> Problem description: From the listing below, copy only the lines from the line that contains "box = body.Shape.optimalBoundingBox()" to the line that contains "bpy.context.scene.collection.objects.link(empty)", counting those two lines as part of the copy.

> Source material:
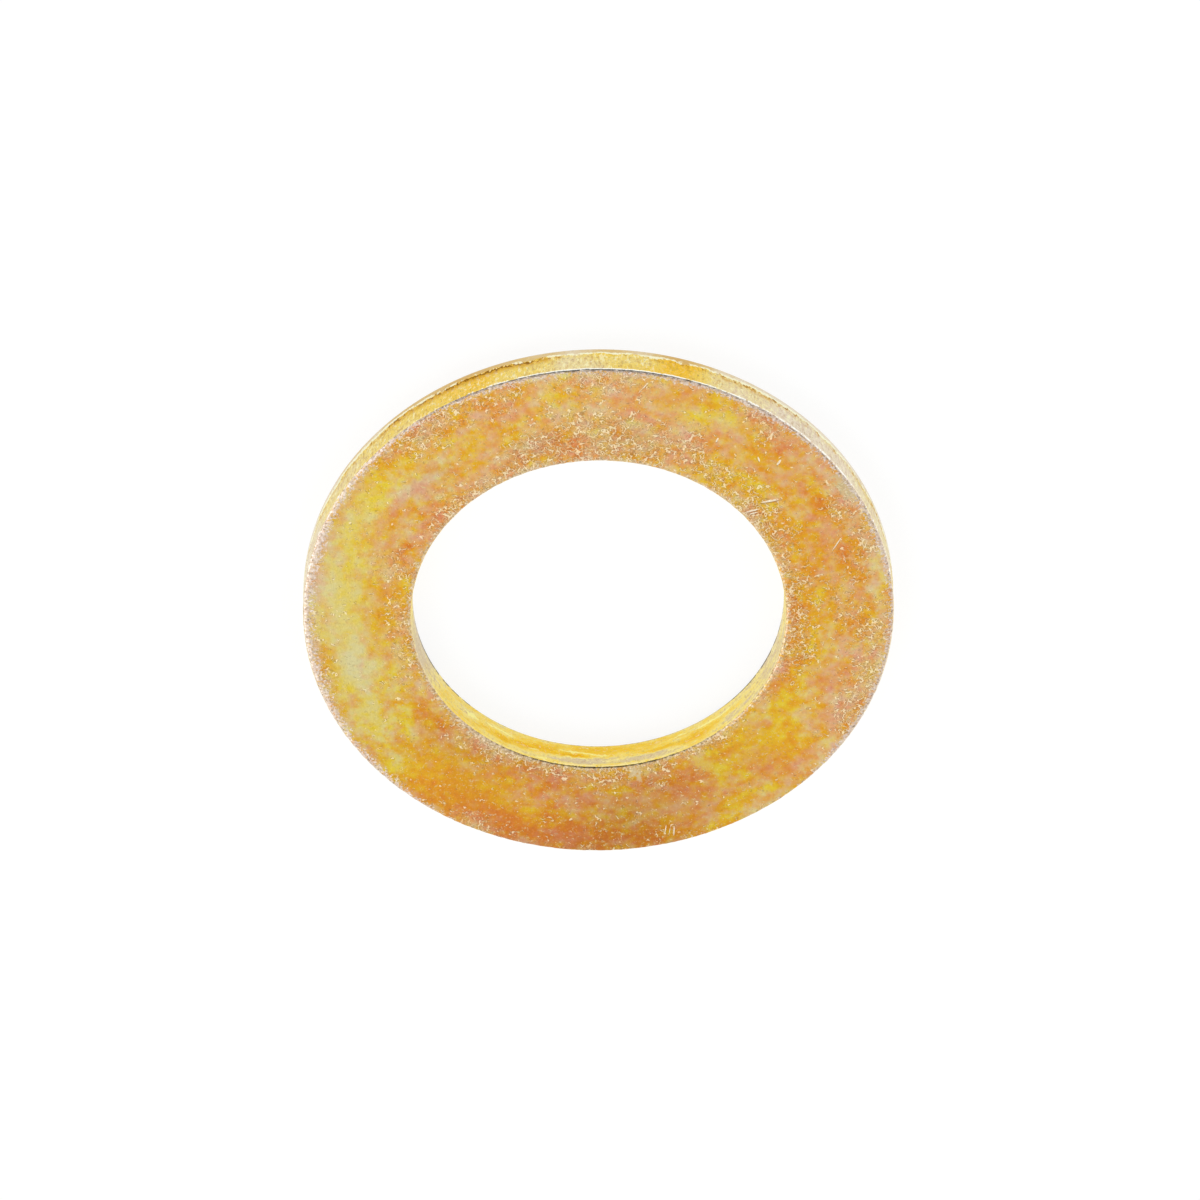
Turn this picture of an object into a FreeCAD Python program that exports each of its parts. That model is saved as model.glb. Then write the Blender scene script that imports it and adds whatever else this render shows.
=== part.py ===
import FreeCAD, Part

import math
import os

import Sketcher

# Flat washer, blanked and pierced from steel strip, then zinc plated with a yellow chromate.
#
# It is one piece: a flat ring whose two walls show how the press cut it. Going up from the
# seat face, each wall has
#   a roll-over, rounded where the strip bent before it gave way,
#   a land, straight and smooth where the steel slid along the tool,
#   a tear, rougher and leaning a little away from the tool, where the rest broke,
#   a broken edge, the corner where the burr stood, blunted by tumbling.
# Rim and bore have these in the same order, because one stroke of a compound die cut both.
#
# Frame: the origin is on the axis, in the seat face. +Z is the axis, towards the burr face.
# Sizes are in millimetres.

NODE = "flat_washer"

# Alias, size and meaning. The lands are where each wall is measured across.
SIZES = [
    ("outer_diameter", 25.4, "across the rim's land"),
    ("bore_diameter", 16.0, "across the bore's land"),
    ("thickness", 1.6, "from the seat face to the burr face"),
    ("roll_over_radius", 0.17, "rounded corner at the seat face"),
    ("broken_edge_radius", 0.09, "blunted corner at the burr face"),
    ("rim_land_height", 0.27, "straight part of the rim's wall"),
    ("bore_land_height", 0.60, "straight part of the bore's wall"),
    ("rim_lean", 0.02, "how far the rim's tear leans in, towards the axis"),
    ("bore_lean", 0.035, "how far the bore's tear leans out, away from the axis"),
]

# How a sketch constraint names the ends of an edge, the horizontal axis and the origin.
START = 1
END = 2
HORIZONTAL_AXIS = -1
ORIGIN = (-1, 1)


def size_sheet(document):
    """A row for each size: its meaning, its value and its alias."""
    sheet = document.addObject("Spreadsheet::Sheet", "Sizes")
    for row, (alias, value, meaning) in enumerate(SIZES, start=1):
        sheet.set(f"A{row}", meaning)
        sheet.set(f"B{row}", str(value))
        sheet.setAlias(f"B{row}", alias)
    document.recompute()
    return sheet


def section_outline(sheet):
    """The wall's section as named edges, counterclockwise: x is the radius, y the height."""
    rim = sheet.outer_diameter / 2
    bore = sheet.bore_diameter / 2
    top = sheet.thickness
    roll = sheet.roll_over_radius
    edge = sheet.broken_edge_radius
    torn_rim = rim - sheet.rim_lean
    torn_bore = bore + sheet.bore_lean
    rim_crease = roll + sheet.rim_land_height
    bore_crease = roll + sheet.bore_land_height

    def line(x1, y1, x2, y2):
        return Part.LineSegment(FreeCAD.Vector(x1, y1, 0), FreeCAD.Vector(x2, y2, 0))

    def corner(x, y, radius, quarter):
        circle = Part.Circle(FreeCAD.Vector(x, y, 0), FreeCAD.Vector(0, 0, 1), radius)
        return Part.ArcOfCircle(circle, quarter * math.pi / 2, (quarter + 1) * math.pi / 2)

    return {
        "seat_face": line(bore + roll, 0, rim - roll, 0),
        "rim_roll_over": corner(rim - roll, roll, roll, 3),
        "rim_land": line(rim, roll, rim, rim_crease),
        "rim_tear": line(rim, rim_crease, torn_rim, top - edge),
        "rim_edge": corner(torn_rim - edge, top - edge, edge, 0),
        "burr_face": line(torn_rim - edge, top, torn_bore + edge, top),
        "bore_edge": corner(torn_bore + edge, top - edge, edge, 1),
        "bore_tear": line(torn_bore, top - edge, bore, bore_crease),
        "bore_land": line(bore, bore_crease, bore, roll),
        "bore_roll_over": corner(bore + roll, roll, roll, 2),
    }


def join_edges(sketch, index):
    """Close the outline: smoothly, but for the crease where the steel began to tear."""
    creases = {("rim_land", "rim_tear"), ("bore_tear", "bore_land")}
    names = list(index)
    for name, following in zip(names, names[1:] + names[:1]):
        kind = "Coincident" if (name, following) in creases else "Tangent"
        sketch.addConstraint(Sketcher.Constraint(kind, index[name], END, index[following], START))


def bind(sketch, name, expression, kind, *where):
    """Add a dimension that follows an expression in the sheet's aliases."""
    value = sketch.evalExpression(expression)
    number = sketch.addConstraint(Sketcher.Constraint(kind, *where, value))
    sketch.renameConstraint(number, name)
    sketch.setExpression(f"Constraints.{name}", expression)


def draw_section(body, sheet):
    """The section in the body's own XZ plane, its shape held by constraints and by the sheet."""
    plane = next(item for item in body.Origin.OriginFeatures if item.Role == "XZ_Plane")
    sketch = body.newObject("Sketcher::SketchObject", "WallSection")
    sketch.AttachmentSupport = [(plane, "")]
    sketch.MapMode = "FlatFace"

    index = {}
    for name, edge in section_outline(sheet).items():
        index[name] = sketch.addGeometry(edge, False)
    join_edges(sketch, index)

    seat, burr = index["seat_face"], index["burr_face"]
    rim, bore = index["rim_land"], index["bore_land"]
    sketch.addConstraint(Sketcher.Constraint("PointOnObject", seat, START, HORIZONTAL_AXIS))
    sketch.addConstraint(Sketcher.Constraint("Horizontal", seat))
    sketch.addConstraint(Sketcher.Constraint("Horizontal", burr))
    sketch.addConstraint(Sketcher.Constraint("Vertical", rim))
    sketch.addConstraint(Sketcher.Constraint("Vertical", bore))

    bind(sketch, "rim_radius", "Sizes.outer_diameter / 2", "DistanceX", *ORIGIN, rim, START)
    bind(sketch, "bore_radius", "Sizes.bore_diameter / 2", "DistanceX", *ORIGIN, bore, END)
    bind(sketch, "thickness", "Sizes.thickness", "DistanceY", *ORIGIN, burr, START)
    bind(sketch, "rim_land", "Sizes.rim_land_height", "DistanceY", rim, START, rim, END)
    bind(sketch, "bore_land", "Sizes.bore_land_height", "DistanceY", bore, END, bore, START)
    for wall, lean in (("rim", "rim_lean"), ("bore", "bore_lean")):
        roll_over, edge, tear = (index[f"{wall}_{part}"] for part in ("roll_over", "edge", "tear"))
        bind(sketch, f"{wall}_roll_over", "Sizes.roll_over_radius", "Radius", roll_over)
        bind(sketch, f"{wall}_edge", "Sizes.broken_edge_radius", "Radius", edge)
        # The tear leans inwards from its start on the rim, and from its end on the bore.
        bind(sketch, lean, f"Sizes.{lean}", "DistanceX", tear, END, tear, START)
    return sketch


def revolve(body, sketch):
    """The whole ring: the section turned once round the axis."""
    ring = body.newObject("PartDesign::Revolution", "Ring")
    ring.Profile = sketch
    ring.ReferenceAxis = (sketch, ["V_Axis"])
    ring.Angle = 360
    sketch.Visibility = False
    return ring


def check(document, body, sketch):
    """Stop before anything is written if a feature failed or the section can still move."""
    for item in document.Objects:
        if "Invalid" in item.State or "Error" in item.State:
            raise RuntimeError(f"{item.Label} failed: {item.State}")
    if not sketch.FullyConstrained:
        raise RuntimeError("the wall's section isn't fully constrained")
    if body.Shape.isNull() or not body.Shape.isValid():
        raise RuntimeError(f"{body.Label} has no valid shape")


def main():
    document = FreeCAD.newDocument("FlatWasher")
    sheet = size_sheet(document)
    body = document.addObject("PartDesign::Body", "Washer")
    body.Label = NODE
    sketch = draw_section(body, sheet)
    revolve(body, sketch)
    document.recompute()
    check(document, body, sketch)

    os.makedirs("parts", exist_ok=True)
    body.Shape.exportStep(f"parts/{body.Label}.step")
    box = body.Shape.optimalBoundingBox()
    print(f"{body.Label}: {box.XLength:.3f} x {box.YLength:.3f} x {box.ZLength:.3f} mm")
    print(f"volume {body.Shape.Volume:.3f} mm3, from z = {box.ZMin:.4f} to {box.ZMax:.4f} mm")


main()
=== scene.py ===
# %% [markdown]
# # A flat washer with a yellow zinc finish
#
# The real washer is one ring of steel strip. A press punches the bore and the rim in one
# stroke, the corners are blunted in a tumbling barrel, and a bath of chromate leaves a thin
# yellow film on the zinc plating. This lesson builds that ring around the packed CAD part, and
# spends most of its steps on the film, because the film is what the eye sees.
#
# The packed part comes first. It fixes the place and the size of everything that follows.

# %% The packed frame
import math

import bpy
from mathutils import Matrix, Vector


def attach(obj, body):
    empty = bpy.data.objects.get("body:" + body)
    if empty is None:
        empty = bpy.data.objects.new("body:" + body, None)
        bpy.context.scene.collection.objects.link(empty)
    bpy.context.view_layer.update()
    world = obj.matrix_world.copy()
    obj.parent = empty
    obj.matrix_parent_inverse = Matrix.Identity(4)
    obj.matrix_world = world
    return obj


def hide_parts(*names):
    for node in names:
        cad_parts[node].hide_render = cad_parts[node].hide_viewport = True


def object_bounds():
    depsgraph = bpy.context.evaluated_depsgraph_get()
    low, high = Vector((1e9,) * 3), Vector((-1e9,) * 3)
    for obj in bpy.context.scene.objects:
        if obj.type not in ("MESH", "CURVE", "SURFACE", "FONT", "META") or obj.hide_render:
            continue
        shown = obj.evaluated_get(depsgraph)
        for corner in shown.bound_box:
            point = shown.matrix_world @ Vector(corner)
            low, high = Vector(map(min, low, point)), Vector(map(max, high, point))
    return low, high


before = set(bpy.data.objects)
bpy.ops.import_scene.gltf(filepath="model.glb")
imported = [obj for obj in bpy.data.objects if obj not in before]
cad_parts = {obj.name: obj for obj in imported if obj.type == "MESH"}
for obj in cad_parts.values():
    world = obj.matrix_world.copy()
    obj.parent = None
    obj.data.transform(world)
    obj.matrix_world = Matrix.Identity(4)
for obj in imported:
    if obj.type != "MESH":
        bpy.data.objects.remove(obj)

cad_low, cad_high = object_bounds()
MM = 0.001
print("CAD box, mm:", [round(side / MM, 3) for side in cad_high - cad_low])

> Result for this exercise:
    box = body.Shape.optimalBoundingBox()
    print(f"{body.Label}: {box.XLength:.3f} x {box.YLength:.3f} x {box.ZLength:.3f} mm")
    print(f"volume {body.Shape.Volume:.3f} mm3, from z = {box.ZMin:.4f} to {box.ZMax:.4f} mm")


main()
=== scene.py ===
# %% [markdown]
# # A flat washer with a yellow zinc finish
#
# The real washer is one ring of steel strip. A press punches the bore and the rim in one
# stroke, the corners are blunted in a tumbling barrel, and a bath of chromate leaves a thin
# yellow film on the zinc plating. This lesson builds that ring around the packed CAD part, and
# spends most of its steps on the film, because the film is what the eye sees.
#
# The packed part comes first. It fixes the place and the size of everything that follows.

# %% The packed frame
import math

import bpy
from mathutils import Matrix, Vector


def attach(obj, body):
    empty = bpy.data.objects.get("body:" + body)
    if empty is None:
        empty = bpy.data.objects.new("body:" + body, None)
        bpy.context.scene.collection.objects.link(empty)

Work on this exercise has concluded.